The passing of Pat Conroy is yet another loss in my reading life. He touched a lyrical nerve in that life, and the magnetism of his dysfunctional family years brought me into his writings. Although a southerner, he was a kindred spirit. Even his college basketball days chronicled in his My Losing Season resonated on a personal basis. He was a point guard in college, one of my dreams when I was much younger, although unrealized.
He died of pancreatic cancer. The worst kind I can think of, my own father having wasted away from the same. And now a dear friend of mine, after successful Whipple surgery five years ago, fighting the unrelenting return of that dreaded disease.
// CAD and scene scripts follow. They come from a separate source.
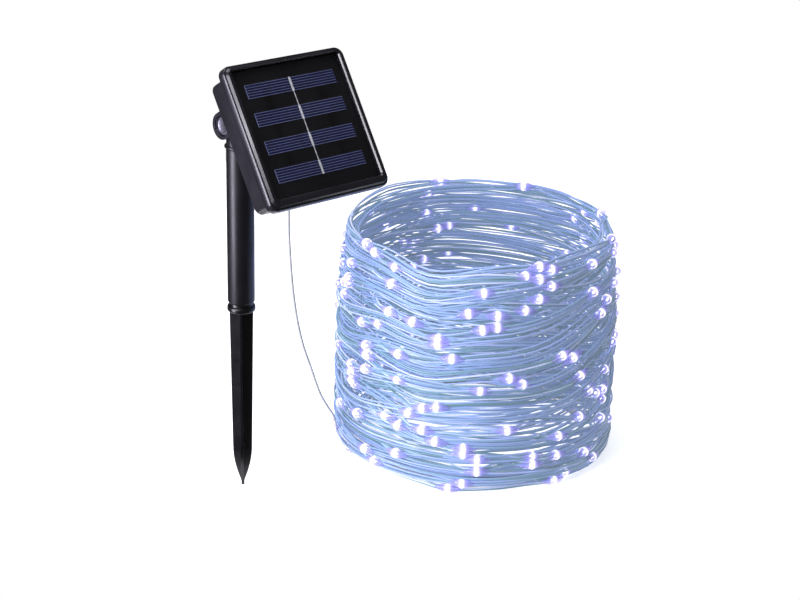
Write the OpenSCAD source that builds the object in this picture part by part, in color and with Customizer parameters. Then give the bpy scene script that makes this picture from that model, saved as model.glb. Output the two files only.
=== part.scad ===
// Solar string lights: a ground stake with a tilting solar panel head, a clear lead,
// and a coiled string of wire with moulded light drops. Millimetres, +Z up along the
// pole, origin at the tip of the spike. The coil lies on the plane of the tip.

/* [Stake] */
// Height of the spike's blades, from the tip to the collar
spike_h = 104; // [85:1:125]
// Width of the spike's blades at the collar
spike_w = 12.6; // [11:0.1:13.4]
// Width of the blades where the point begins
spike_waist_w = 10.4; // [9:0.1:10.8]
// Height at which the blades begin to run in to the point
spike_waist_h = 23.6; // [18:0.2:32]
// Thickness of the spike's blades
spike_blade_t = 1.6; // [1.2:0.1:2.2]
// Outside diameter of the pole
pole_d = 14.5; // [13:0.1:17.4]
// Wall of the pole
pole_wall = 1.2; // [0.9:0.1:1.6]
// Length of the pole
pole_h = 85.5; // [70:0.5:105]
// Length of the plugs that fit into the pole's ends
plug_h = 18; // [12:0.5:24]

/* [Hinge] */
// Height of the hinge centre above the pole's end
hinge_rise = 13.5; // [13:0.1:16]
// Outside diameter of the hinge ears and eye
ear_d = 14; // [12:0.1:14.6]
// Width of the stem's eye
eye_w = 9; // [8:0.1:10.8]
// Thickness of each ear
ear_t = 7; // [6:0.1:8.4]
// Diameter of the hinge bolt's shank
bolt_d = 4; // [3.5:0.1:4.5]
// Distance from the hinge centre to the panel's face
hinge_reach = 54; // [50:0.5:64]
// How far the hinge sits above the middle of the panel, along its slope
hinge_offset = 21.5; // [19:0.1:22.5]
// Heading of the hinge axis
panel_yaw = 42; // [0:1:60]
// Elevation of the panel's face at rest
panel_elev = 33; // [20:1:45]

/* [Panel head] */
// Side of the square bezel
bezel_s = 74.6; // [71:0.2:88]
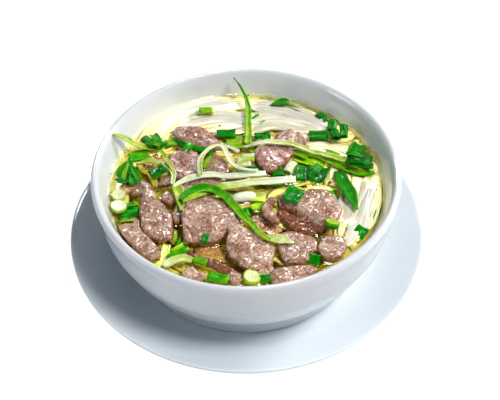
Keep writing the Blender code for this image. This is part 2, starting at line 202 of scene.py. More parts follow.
# %% Adding shader nodes
def new_material(name):
    material = bpy.data.materials.new(name)
    material.use_nodes = True
    tree = material.node_tree
    tree.nodes.clear()
    return material, tree


def feed(tree, socket, value):
    """Link a socket to a node's first output or to another socket, or set it to a value."""
    if isinstance(value, bpy.types.Node):
        value = value.outputs[0]
    if isinstance(value, bpy.types.NodeSocket):
        tree.links.new(value, socket)
    else:
        socket.default_value = value


def add(tree, kind, inputs=(), **settings):
    made = tree.nodes.new("ShaderNode" + kind)
    for key, value in settings.items():
        setattr(made, key, value)
    for key, value in dict(inputs).items():
        feed(tree, made.inputs[key], value)
    return made


def ramp(tree, factor, stops):
    """Colours along a factor, from (position, hex) stops."""
    made = add(tree, "ValToRGB", {"Fac": factor})
    elements = made.color_ramp.elements
    while len(elements) < len(stops):
        elements.new(0.5)
    for element, (position, value) in zip(elements, stops):
        element.position = position
        element.color = colour(value)
    return made.outputs["Color"]


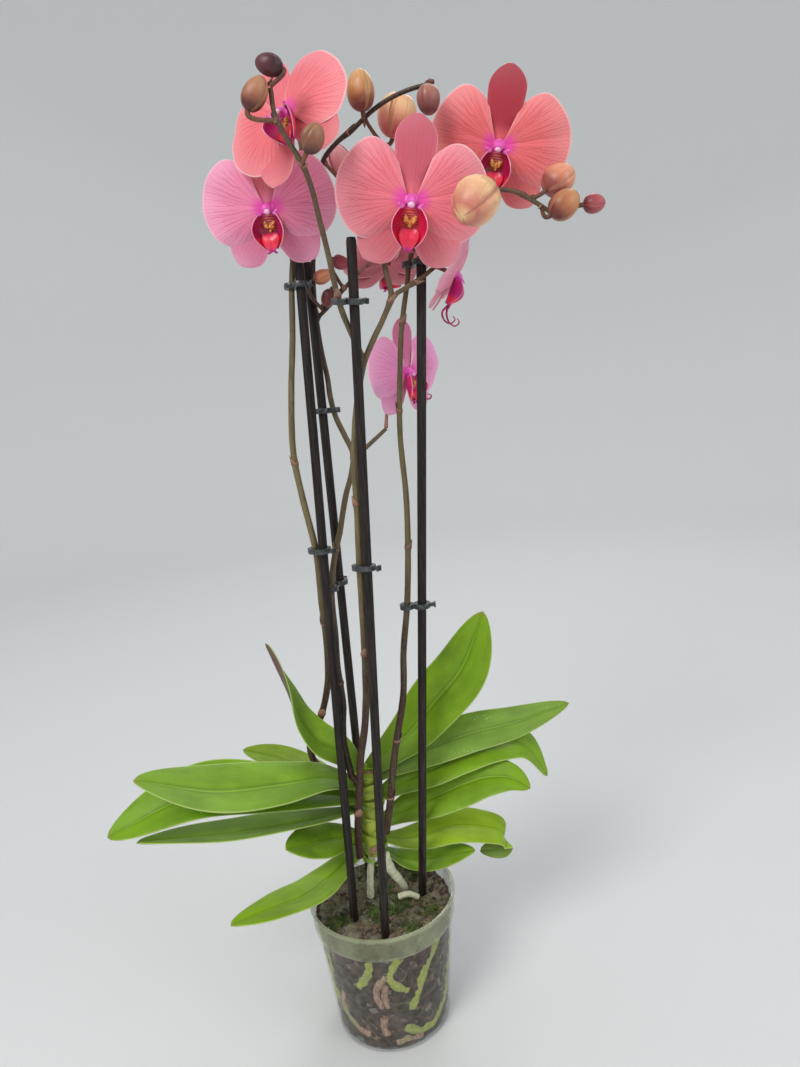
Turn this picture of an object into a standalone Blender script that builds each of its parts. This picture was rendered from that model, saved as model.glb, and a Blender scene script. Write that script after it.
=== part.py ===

One by one, the writers I grew up with, Richard Yates, John Cheever, John Updike, and now Pat Conroy, passing. There are other writers taking their place. Literature is alive and well even in this 140 character world, thanks to luminaries such as Conroy.
In his very personal memoir, My Reading Life, the dedication cried out for being reunited with his estranged daughter: This book is dedicated to my lost daughter, Susannah Ansley Conroy. Know this. I love you with my heart and always will. Your return to my life would be one of the happiest moments I could imagine.
My entry on that book, written soon after I emerged from the hospital following complicated open heart surgery, also noted that dedication and expressed my hope that it might lead to reconciliation. I wonder whether it happened, as much for her sake as her father’s.
Goodbye Pat Conroy. You brought beautiful fiction into my world, a Phoenix rising from the ashes of a sorrowful childhood.